-- Information provided --
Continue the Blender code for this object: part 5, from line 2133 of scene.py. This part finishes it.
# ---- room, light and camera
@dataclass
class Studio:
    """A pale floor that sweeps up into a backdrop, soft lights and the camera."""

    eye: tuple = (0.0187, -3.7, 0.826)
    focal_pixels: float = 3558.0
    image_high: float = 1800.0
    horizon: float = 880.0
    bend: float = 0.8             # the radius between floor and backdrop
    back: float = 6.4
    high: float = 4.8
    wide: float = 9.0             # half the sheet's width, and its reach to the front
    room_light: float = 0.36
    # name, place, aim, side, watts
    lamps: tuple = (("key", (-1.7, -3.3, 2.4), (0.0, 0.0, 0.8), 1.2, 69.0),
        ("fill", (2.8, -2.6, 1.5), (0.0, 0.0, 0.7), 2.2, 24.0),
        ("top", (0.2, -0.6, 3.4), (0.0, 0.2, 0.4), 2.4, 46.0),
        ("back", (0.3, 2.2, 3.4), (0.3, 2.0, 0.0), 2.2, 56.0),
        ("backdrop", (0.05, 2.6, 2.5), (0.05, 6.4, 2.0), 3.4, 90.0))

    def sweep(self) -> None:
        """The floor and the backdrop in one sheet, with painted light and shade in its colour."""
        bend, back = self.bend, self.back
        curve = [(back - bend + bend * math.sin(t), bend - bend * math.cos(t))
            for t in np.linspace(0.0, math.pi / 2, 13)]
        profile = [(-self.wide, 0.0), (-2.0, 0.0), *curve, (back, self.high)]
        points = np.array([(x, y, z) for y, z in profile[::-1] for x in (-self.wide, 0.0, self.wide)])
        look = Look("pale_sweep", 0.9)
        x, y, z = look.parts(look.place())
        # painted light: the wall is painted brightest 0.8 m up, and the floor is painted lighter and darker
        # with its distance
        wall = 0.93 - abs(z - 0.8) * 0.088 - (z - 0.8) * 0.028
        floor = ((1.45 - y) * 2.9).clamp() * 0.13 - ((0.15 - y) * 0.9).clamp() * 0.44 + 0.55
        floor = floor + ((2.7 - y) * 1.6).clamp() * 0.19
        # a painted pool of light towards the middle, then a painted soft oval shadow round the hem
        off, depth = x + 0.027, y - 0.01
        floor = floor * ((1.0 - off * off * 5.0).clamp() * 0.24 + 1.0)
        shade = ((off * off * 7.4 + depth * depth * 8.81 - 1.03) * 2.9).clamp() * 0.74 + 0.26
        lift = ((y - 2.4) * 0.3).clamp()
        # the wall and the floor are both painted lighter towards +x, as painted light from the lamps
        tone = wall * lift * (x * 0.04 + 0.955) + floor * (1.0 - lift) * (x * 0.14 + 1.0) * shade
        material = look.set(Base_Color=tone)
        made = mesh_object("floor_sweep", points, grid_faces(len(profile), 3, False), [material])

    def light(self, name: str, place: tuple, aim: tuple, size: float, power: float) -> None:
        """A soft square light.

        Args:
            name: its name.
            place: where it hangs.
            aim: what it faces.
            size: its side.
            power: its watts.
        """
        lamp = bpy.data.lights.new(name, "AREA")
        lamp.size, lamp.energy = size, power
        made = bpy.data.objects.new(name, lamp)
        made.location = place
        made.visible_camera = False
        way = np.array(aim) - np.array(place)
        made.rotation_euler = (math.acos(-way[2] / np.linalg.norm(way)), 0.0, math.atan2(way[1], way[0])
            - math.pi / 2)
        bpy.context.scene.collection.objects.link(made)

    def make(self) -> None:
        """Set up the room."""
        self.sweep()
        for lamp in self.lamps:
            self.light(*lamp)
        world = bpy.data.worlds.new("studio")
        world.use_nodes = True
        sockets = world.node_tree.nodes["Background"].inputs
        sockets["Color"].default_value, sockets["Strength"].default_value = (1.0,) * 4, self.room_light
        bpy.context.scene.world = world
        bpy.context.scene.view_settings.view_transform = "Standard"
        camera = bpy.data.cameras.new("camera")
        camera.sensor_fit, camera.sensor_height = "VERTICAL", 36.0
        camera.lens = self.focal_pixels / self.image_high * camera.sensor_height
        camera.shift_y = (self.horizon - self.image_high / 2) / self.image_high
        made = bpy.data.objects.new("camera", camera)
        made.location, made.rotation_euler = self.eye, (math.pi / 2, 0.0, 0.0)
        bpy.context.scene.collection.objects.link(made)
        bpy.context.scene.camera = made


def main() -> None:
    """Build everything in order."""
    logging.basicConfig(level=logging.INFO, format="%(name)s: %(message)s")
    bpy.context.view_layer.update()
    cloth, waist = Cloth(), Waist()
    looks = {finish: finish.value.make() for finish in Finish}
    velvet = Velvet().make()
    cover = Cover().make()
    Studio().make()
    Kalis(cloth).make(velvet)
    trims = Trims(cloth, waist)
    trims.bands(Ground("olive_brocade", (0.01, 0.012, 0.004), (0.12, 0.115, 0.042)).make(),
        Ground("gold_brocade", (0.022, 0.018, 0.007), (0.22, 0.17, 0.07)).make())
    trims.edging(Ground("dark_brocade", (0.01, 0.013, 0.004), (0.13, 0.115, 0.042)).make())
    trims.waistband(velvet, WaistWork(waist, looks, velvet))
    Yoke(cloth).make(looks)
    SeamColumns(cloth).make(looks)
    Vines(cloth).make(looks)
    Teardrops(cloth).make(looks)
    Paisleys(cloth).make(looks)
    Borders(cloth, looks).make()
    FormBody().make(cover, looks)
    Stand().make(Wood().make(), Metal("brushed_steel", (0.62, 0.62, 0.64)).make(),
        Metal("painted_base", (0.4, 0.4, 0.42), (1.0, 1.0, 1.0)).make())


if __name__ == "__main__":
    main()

-- Instructions to follow --
Please give an exact restatement of only the lines from the beginning of the material above to the line with "pale floor that", inclusive.

-- Output below --
Continue the Blender code for this object: part 5, from line 2133 of scene.py. This part finishes it.
# ---- room, light and camera
@dataclass
class Studio:
    """A pale floor that sweeps up into a backdrop, soft lights and the camera."""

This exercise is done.